__EXERCISE DIRECTIONS__.
Restate word for word the lines that begin the listing and end with the line holding "smooth.iterations = passes".

====== PROVIDED MATERIAL ======

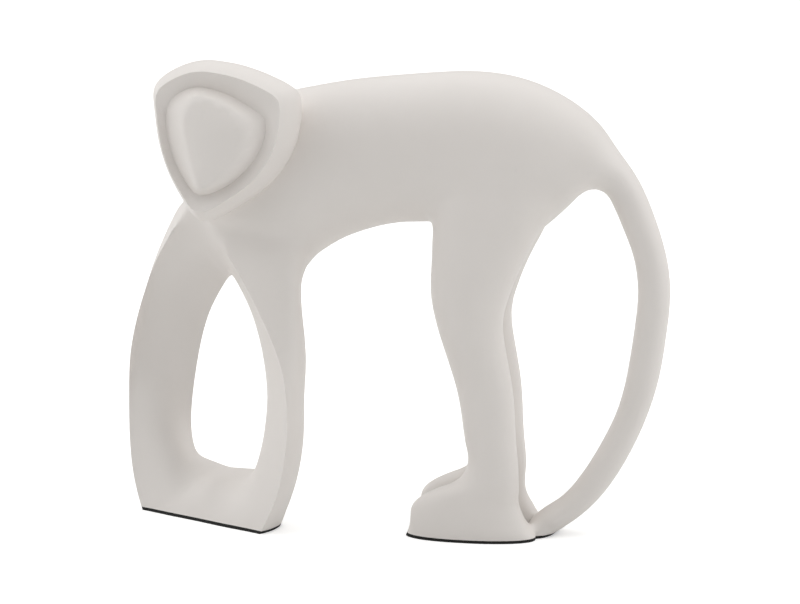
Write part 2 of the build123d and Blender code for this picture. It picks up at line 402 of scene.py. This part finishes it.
def refine(mesh, weight_at, longest):
    """Splits the long triangles in the joins, so that these can take a smooth curve."""
    bm = bmesh.new()
    bm.from_mesh(mesh)
    for _ in range(SPLIT_ROUNDS):
        long_edges = [
            edge for edge in bm.edges
            if edge.calc_length() > longest and weight_at((edge.verts[0].co + edge.verts[1].co) / 2) > 0]
        bmesh.ops.subdivide_edges(bm, edges=long_edges, cuts=1)
        bmesh.ops.triangulate(bm, faces=[face for face in bm.faces if len(face.verts) > 3])
    bm.to_mesh(mesh)
    bm.free()


def soften(piece, name, weight_at, passes):
    """Adds smoothing that is as strong as the weight at each point."""
    group = piece.vertex_groups.new(name=name)
    for vert in piece.data.vertices:
        weight = weight_at(vert.co)
        if weight > 0:
            group.add([vert.index], weight, "REPLACE")
    smooth = piece.modifiers.new(name, "SMOOTH")
    smooth.vertex_group = name
    smooth.factor = SMOOTH_FACTOR
    smooth.iterations = passes


def beaded_copy(mesh):
    """New piece with a copy of the mesh and the beads in its corners."""
    bm = bmesh.new()
    bm.from_mesh(mesh)
    for place, radius in BEADS:
        bmesh.ops.create_icosphere(bm, subdivisions=3, radius=radius, matrix=Matrix.Translation(place))
    skin = bpy.data.objects.new("skin", bpy.data.meshes.new("skin"))
    bm.to_mesh(skin.data)
    bm.free()
    bpy.context.scene.collection.objects.link(skin)
    return skin


def softened_skin(casting, joins_at, corners_at, settings):
    """Search tree of a second skin on an even grid, whose joins and corners are smoothed."""
    skin = beaded_copy(casting.data)
    grid = skin.modifiers.new("grid", "REMESH")
    grid.mode = "VOXEL"
    grid.voxel_size = settings.skin_grid
    finish_mesh(skin)
    soften(skin, "joins", joins_at, settings.join_passes)
    soften(skin, "corners", corners_at, settings.corner_passes)
    tree = BVHTree.FromObject(skin, bpy.context.evaluated_depsgraph_get())
    bpy.data.objects.remove(skin)
    return tree


def pull_onto(mesh, weight_at, skin):
    """Moves the points of the joins onto the second skin, in full where the weight is large."""
    for vert in mesh.vertices:
        weight = min(1, FOLLOW_GAIN * weight_at(vert.co))
        if weight > 0:
            vert.co = vert.co.lerp(skin.find_nearest(vert.co)[0], weight)


def merge_close(mesh, weight_at, skin):
    """Merges the points of the joins that lie very close to each other and draws folded places together."""
    bm = bmesh.new()
    bm.from_mesh(mesh)
    joined = [vert for vert in bm.verts if weight_at(vert.co) > 0]
    bmesh.ops.remove_doubles(bm, verts=joined, dist=LEAST_GAP)
    for _ in range(FOLD_ROUNDS):
        bm.normal_update()
        folded = set()
        for face in bm.faces:
            middle = face.calc_center_median()
            if weight_at(middle) > 0 and face.normal.dot(skin.find_nearest(middle)[1]) < FOLD_COSINE:
                folded.update(face.edges)
        bmesh.ops.collapse(bm, edges=list(folded))
    bmesh.ops.dissolve_degenerate(bm, edges=bm.edges, dist=LEAST_EDGE)
    bmesh.ops.triangulate(bm, faces=bm.faces)
    bm.to_mesh(mesh)
    bm.free()


def mark_edges(mesh, angle, weight_at):
    """Shades the mesh smooth, but for the sharp edges outside the joins that lie behind the rim's plane."""
    bm = bmesh.new()
    bm.from_mesh(mesh)
    for face in bm.faces:
        face.smooth = True
    for edge in bm.edges:
        middle = (edge.verts[0].co + edge.verts[1].co) / 2
        sharp = edge.calc_face_angle(0) > angle
        sliver = min(face.calc_area() for face in edge.link_faces) <= LEAST_AREA
        edge.smooth = not sharp or sliver or weight_at(middle) > 0 or polar(middle)[0] > 0
    bm.to_mesh(mesh)
    bm.free()


class FIGURINE_OT_casting(bpy.types.Operator):
    """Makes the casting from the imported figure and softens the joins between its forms"""

    bl_idname = "figurine.casting"
    bl_label = "Casting"

    def execute(self, context):
        settings = context.scene.figurine_casting
        casting = copy_of_node("cast_figure", "monkey_casting")
        shape_face(casting.data, settings)
        seams = [point for point in sharp_points(casting.data, settings.seam_angle, -1) if on_join(point)]
        joins_at = fading_weight(seams, settings.join_reach)
        corners_at = fading_weight([place for place, _ in BEADS], settings.corner_reach)

        def either_at(place):
            return max(joins_at(place), corners_at(place))

        mark_edges(casting.data, settings.edge_angle, either_at)
        refine(casting.data, either_at, settings.fine_length)
        skin = softened_skin(casting, joins_at, corners_at, settings)
        pull_onto(casting.data, either_at, skin)
        merge_close(casting.data, either_at, skin)
        soften(casting, "relax", either_at, settings.relax_passes)
        finish_mesh(casting)
        casting.vertex_groups.clear()
        dress(casting, cast_resin(settings))
        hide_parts("cast_figure")
        return {"FINISHED"}


class FIGURINE_OT_pads(bpy.types.Operator):
    """Gives both pads their cut foam"""

    bl_idname = "figurine.pads"
    bl_label = "Pads"

    def execute(self, context):
        foam = eva_foam(context.scene.figurine_pads)
        for name in ("front_pad", "rear_pad"):
            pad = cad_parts[name]
            for slot in pad.material_slots:
                slot.material = foam
        return {"FINISHED"}


class FIGURINE_OT_stage(bpy.types.Operator):
    """Sets the floor, the white tent and the camera"""

    bl_idname = "figurine.stage"
    bl_label = "Stage"

    def execute(self, context):
        settings = context.scene.figurine_stage
        self.add_floor(context, settings)
        self.add_tent(context, settings)
        self.add_camera(context, settings)
        return {"FINISHED"}

    def add_floor(self, context, settings):
        mesh = bpy.data.meshes.new("floor")
        bm = bmesh.new()
        bmesh.ops.create_grid(bm, x_segments=1, y_segments=1, size=FLOOR_HALF)
        bm.to_mesh(mesh)
        bm.free()
        floor = bpy.data.objects.new("floor", mesh)
        context.scene.collection.objects.link(floor)
        material = bpy.data.materials.new("white_studio_paper")
        tree = new_tree(material)
        paper = add_node(tree, "ShaderNodeBsdfDiffuse", {"Color": linear(settings.floor_tint)})
        camera_only = add_node(tree, "ShaderNodeLightPath").outputs["Is Camera Ray"]
        lift = add_node(
            tree, "ShaderNodeMath", {0: camera_only, 1: settings.floor_lift}, operation="MULTIPLY")
        glow = add_node(tree, "ShaderNodeEmission", {"Strength": lift.outputs[0]})
        both = add_node(tree, "ShaderNodeAddShader", {0: paper.outputs[0], 1: glow.outputs[0]})
        add_node(tree, "ShaderNodeOutputMaterial", {"Surface": both.outputs[0]})
        mesh.materials.append(material)

    def add_tent(self, context, settings):
        world = bpy.data.worlds.new("white_tent")
        context.scene.world = world
        tree = new_tree(world)
        way = add_node(tree, "ShaderNodeTexCoord").outputs["Generated"]
        total = settings.tent_level
        walls = (
            (Vector((-1, 0, 0)), settings.left_light),
            (Vector((1, 0, 0)), settings.right_light),
            (Vector((0, 0, 1)), settings.top_light),
            (Vector((0, 1, 0)), settings.back_light),
        )
        for side, strength in walls:
            facing = add_node(tree, "ShaderNodeVectorMath", {0: way, 1: side}, operation="DOT_PRODUCT")
            light = add_node(
                tree, "ShaderNodeMapRange",
                {"Value": facing.outputs["Value"], "From Min": WALL_COSINE, "To Max": strength},
                interpolation_type="SMOOTHSTEP")
            total = add_node(
                tree, "ShaderNodeMath", {0: light.outputs["Result"], 1: total}, operation="ADD").outputs[0]
        tent = add_node(tree, "ShaderNodeBackground", {"Color": (1, 1, 1, 1), "Strength": total})
        white = add_node(tree, "ShaderNodeBackground", {"Color": (1, 1, 1, 1), "Strength": 1})
        camera_only = add_node(tree, "ShaderNodeLightPath").outputs["Is Camera Ray"]
        shown = add_node(
            tree, "ShaderNodeMixShader", {0: camera_only, 1: tent.outputs[0], 2: white.outputs[0]})
        add_node(tree, "ShaderNodeOutputWorld", {"Surface": shown.outputs[0]})

    def add_camera(self, context, settings):
        camera = bpy.data.cameras.new("camera")
        camera.sensor_width = SENSOR_WIDTH
        camera.lens = camera.sensor_width * settings.focal_pixels / PICTURE_WIDTH
        camera.clip_end = SIGHT
        holder = bpy.data.objects.new("camera", camera)
        side = self.camera_side(settings)
        holder.location = Vector(settings.aim) + side * settings.distance
        holder.rotation_euler = (-side).to_track_quat("-Z", "Y").to_euler()
        context.scene.collection.objects.link(holder)
        context.scene.camera = holder

    def camera_side(self, settings):
        """Direction from the figure to the camera."""
        level = math.cos(settings.elevation)
        across = math.sin(settings.azimuth) * level
        ahead = math.cos(settings.azimuth) * level
        return Vector((across, -ahead, math.sin(settings.elevation)))


class FIGURINE_PT_panel(bpy.types.Panel):
    """Lists the steps that build the figurine."""

    bl_label = "Monkey figurine"
    bl_idname = "FIGURINE_PT_panel"
    bl_space_type = "VIEW_3D"
    bl_region_type = "UI"
    bl_category = "Figurine"

    def draw(self, context):
        steps = (
            (FIGURINE_OT_casting, context.scene.figurine_casting),
            (FIGURINE_OT_pads, context.scene.figurine_pads),
            (FIGURINE_OT_stage, context.scene.figurine_stage),
        )
        for step, settings in steps:
            box = self.layout.box()
            for name in settings.__annotations__:
                box.prop(settings, name)
            box.operator(step.bl_idname)


CLASSES = (
    CastingSettings,
    PadSettings,
    StageSettings,
    FIGURINE_OT_casting,
    FIGURINE_OT_pads,
    FIGURINE_OT_stage,
    FIGURINE_PT_panel,
)


def register():
    for cls in CLASSES:
        bpy.utils.register_class(cls)
    bpy.types.Scene.figurine_casting = bpy.props.PointerProperty(type=CastingSettings)
    bpy.types.Scene.figurine_pads = bpy.props.PointerProperty(type=PadSettings)
    bpy.types.Scene.figurine_stage = bpy.props.PointerProperty(type=StageSettings)


def unregister():
    del bpy.types.Scene.figurine_stage
    del bpy.types.Scene.figurine_pads
    del bpy.types.Scene.figurine_casting
    for cls in reversed(CLASSES):
        bpy.utils.unregister_class(cls)


def main():
    """Builds the figurine and its studio."""
    register()
    bpy.context.scene.view_settings.view_transform = "Standard"
    bpy.ops.figurine.stage()
    bpy.ops.figurine.casting()
    bpy.ops.figurine.pads()


if __name__ == "__main__":
    main()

======

__WRITTEN SOLUTION__.
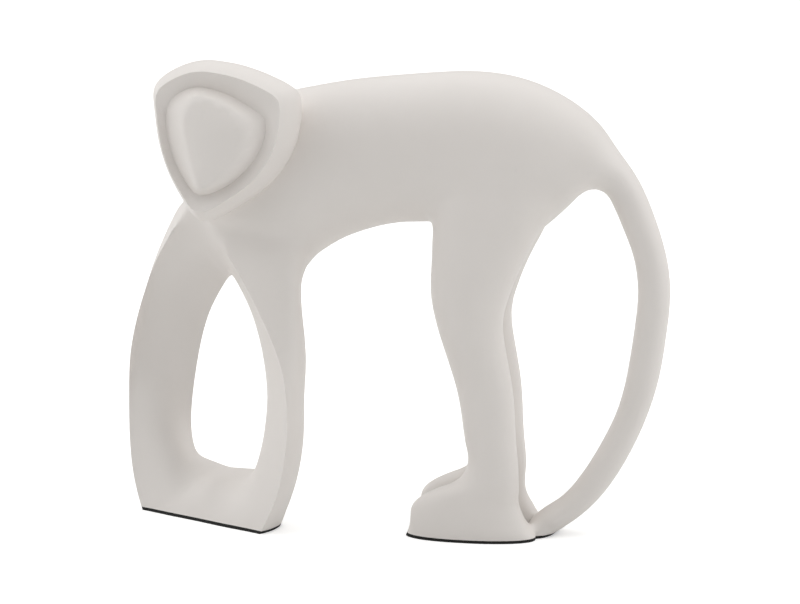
Write part 2 of the build123d and Blender code for this picture. It picks up at line 402 of scene.py. This part finishes it.
def refine(mesh, weight_at, longest):
    """Splits the long triangles in the joins, so that these can take a smooth curve."""
    bm = bmesh.new()
    bm.from_mesh(mesh)
    for _ in range(SPLIT_ROUNDS):
        long_edges = [
            edge for edge in bm.edges
            if edge.calc_length() > longest and weight_at((edge.verts[0].co + edge.verts[1].co) / 2) > 0]
        bmesh.ops.subdivide_edges(bm, edges=long_edges, cuts=1)
        bmesh.ops.triangulate(bm, faces=[face for face in bm.faces if len(face.verts) > 3])
    bm.to_mesh(mesh)
    bm.free()


def soften(piece, name, weight_at, passes):
    """Adds smoothing that is as strong as the weight at each point."""
    group = piece.vertex_groups.new(name=name)
    for vert in piece.data.vertices:
        weight = weight_at(vert.co)
        if weight > 0:
            group.add([vert.index], weight, "REPLACE")
    smooth = piece.modifiers.new(name, "SMOOTH")
    smooth.vertex_group = name
    smooth.factor = SMOOTH_FACTOR
    smooth.iterations = passes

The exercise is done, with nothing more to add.